*Your instructions*
Among the entries below, find the line with "Keep writing the", then quote it and each following line up to and including the line with "cad_low, cad_high = object_bounds()", and nothing else.

--- Extracted data ---

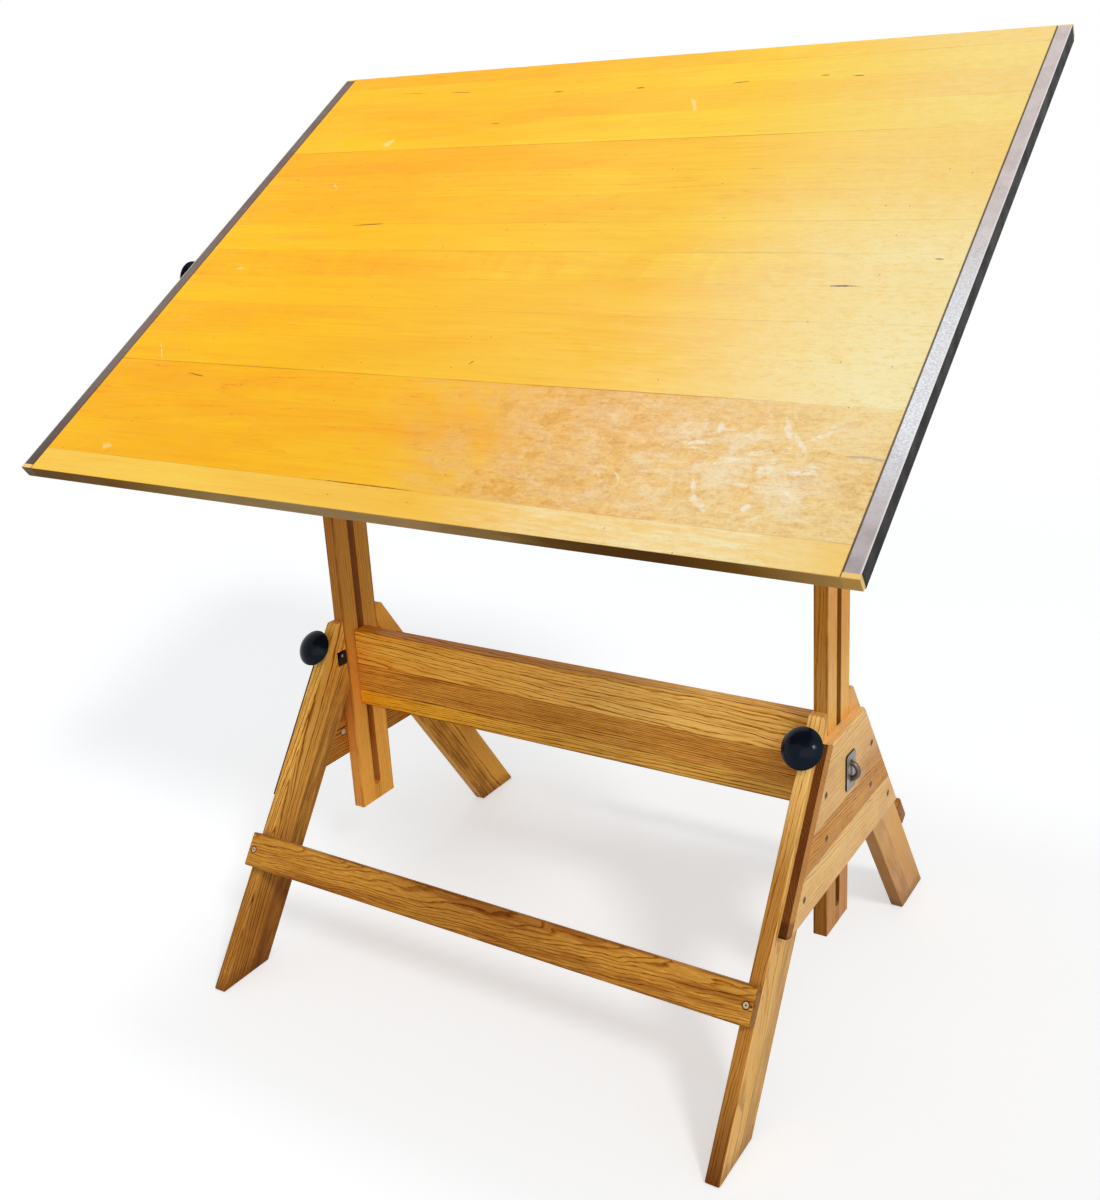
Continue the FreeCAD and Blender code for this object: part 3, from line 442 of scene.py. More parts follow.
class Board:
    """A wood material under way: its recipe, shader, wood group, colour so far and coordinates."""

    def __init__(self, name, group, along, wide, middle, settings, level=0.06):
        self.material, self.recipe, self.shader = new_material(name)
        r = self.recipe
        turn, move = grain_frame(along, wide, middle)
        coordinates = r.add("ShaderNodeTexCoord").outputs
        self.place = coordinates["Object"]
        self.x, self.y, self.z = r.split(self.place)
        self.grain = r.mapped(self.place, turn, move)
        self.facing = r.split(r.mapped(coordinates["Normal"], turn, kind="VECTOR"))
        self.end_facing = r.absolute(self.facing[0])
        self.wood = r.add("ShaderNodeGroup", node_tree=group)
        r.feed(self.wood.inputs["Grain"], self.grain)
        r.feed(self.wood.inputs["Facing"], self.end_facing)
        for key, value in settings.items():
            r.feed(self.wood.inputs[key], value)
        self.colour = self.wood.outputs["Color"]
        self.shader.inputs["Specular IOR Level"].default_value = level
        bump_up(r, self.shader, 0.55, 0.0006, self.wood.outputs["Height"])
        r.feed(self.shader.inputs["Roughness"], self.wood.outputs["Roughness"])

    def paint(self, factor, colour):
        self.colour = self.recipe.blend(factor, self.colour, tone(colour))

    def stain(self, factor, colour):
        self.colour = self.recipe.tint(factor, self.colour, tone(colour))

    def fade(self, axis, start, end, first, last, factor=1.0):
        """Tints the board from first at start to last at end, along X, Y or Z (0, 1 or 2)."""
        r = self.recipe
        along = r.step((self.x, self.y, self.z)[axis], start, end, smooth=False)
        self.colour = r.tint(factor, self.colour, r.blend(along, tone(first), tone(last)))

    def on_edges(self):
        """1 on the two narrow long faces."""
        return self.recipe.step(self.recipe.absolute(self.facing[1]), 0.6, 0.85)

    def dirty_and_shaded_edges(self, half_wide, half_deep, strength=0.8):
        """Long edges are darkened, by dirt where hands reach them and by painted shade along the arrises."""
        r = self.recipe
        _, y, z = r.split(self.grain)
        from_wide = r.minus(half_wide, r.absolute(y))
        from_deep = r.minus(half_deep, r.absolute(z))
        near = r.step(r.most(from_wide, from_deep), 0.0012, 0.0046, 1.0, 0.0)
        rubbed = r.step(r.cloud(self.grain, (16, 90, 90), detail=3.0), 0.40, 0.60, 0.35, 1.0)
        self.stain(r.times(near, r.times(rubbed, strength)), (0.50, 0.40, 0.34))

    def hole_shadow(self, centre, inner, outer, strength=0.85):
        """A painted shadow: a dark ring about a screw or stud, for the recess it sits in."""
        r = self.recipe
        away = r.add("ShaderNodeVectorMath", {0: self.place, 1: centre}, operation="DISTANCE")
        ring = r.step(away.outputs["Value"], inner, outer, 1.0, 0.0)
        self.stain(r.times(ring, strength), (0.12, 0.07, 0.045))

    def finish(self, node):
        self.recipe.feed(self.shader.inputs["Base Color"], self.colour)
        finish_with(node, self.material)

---
--- Extracted data ---

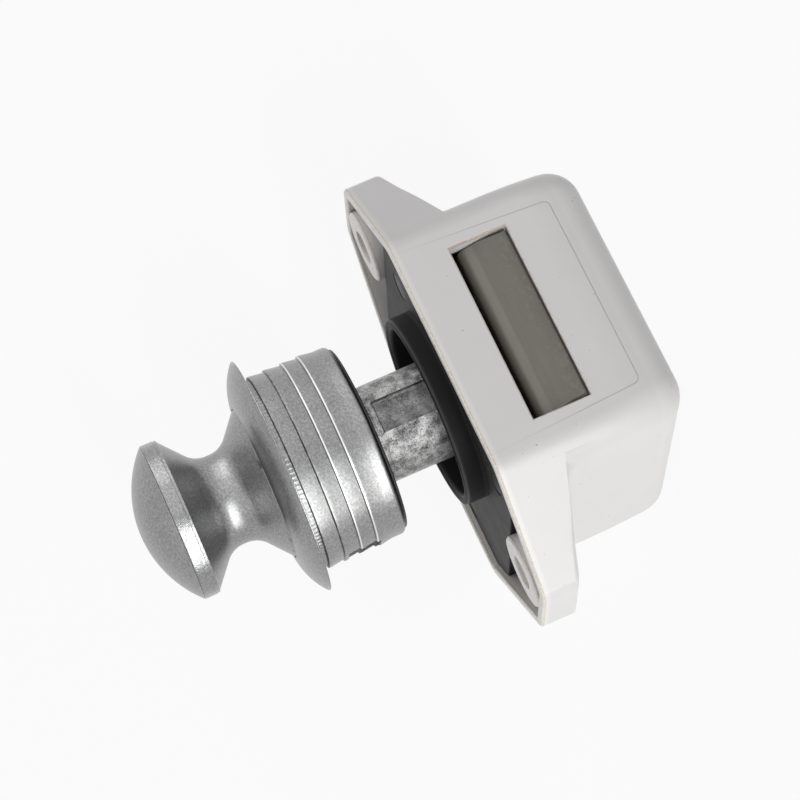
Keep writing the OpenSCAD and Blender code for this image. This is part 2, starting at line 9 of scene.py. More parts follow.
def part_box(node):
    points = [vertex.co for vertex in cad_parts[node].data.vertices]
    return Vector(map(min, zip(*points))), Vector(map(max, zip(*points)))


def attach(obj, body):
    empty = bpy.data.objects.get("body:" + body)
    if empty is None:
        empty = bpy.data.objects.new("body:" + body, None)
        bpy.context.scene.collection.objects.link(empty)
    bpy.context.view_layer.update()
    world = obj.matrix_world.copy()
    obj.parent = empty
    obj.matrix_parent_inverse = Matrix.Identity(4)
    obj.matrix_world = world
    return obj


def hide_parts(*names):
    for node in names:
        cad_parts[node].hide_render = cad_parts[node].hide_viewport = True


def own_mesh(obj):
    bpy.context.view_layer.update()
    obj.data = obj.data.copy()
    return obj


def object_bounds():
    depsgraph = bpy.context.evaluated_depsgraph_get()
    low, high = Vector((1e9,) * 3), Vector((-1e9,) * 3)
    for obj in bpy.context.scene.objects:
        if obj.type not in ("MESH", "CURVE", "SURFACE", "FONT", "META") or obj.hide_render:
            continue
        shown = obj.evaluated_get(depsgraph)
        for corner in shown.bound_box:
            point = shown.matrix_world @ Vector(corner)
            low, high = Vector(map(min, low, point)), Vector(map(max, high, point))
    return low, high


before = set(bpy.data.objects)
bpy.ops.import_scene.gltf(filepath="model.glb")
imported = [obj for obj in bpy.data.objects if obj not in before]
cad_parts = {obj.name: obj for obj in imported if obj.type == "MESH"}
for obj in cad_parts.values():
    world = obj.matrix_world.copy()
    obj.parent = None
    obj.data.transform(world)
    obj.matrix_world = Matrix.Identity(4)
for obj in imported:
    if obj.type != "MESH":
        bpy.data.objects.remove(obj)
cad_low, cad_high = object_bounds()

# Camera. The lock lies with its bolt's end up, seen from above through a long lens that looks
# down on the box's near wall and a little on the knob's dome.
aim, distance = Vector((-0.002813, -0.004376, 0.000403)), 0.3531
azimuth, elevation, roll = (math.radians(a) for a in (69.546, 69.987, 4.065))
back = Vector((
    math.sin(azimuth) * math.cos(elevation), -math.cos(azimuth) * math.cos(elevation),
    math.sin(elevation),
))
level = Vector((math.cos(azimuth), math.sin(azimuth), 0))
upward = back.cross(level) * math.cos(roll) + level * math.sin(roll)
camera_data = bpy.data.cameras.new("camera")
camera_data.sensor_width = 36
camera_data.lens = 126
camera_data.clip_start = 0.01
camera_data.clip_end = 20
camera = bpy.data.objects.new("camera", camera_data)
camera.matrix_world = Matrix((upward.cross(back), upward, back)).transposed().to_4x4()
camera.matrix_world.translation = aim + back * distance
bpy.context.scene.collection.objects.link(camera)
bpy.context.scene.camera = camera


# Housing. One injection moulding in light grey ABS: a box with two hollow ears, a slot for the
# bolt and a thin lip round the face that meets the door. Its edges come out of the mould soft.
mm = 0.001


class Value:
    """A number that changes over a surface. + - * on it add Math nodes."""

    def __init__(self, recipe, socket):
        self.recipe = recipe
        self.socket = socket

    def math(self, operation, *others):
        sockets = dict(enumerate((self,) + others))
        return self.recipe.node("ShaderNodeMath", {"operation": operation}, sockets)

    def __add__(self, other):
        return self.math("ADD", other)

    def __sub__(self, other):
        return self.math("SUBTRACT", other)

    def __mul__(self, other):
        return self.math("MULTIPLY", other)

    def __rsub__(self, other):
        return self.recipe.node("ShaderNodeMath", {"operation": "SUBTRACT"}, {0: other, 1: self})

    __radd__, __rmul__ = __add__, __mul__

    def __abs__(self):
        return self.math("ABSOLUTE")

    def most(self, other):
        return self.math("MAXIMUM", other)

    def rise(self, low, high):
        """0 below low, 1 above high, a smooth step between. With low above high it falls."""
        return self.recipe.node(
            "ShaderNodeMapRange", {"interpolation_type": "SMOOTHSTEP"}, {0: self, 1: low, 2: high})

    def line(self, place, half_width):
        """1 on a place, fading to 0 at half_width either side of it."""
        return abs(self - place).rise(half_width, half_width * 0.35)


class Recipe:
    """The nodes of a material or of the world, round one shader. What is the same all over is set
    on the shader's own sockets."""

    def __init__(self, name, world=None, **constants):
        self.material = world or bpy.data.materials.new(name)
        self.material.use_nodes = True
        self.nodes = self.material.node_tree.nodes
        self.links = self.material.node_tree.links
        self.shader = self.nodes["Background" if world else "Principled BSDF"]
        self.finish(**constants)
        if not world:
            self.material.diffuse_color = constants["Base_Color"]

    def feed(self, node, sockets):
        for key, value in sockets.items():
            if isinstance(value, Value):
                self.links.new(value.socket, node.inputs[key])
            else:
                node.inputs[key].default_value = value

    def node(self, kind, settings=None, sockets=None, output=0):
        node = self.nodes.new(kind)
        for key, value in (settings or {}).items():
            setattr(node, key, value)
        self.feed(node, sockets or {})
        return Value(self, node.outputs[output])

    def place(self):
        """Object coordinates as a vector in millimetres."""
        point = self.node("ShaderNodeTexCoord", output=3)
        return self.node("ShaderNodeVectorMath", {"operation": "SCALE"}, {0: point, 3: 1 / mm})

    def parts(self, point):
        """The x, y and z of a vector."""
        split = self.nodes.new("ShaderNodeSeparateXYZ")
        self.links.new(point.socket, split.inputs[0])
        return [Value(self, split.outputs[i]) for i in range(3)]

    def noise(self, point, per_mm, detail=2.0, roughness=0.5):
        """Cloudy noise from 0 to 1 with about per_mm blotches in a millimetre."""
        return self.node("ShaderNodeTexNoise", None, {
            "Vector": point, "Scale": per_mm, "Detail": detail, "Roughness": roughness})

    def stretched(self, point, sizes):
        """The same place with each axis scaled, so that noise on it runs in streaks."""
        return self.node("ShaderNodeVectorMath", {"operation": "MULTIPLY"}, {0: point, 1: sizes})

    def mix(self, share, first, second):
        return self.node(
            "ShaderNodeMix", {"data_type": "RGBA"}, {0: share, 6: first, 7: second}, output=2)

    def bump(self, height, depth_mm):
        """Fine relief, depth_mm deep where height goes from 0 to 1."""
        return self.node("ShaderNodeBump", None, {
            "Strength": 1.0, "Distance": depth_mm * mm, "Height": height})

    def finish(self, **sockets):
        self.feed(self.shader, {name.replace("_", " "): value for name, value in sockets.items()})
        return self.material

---
--- Extracted data ---

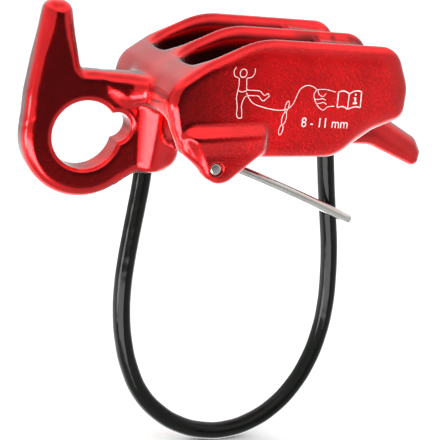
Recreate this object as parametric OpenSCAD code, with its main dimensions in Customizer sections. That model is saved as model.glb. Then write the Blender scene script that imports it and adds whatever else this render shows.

---

*Completed task*
Keep writing the OpenSCAD and Blender code for this image. This is part 2, starting at line 9 of scene.py. More parts follow.
def part_box(node):
    points = [vertex.co for vertex in cad_parts[node].data.vertices]
    return Vector(map(min, zip(*points))), Vector(map(max, zip(*points)))


def attach(obj, body):
    empty = bpy.data.objects.get("body:" + body)
    if empty is None:
        empty = bpy.data.objects.new("body:" + body, None)
        bpy.context.scene.collection.objects.link(empty)
    bpy.context.view_layer.update()
    world = obj.matrix_world.copy()
    obj.parent = empty
    obj.matrix_parent_inverse = Matrix.Identity(4)
    obj.matrix_world = world
    return obj


def hide_parts(*names):
    for node in names:
        cad_parts[node].hide_render = cad_parts[node].hide_viewport = True


def own_mesh(obj):
    bpy.context.view_layer.update()
    obj.data = obj.data.copy()
    return obj


def object_bounds():
    depsgraph = bpy.context.evaluated_depsgraph_get()
    low, high = Vector((1e9,) * 3), Vector((-1e9,) * 3)
    for obj in bpy.context.scene.objects:
        if obj.type not in ("MESH", "CURVE", "SURFACE", "FONT", "META") or obj.hide_render:
            continue
        shown = obj.evaluated_get(depsgraph)
        for corner in shown.bound_box:
            point = shown.matrix_world @ Vector(corner)
            low, high = Vector(map(min, low, point)), Vector(map(max, high, point))
    return low, high


before = set(bpy.data.objects)
bpy.ops.import_scene.gltf(filepath="model.glb")
imported = [obj for obj in bpy.data.objects if obj not in before]
cad_parts = {obj.name: obj for obj in imported if obj.type == "MESH"}
for obj in cad_parts.values():
    world = obj.matrix_world.copy()
    obj.parent = None
    obj.data.transform(world)
    obj.matrix_world = Matrix.Identity(4)
for obj in imported:
    if obj.type != "MESH":
        bpy.data.objects.remove(obj)
cad_low, cad_high = object_bounds()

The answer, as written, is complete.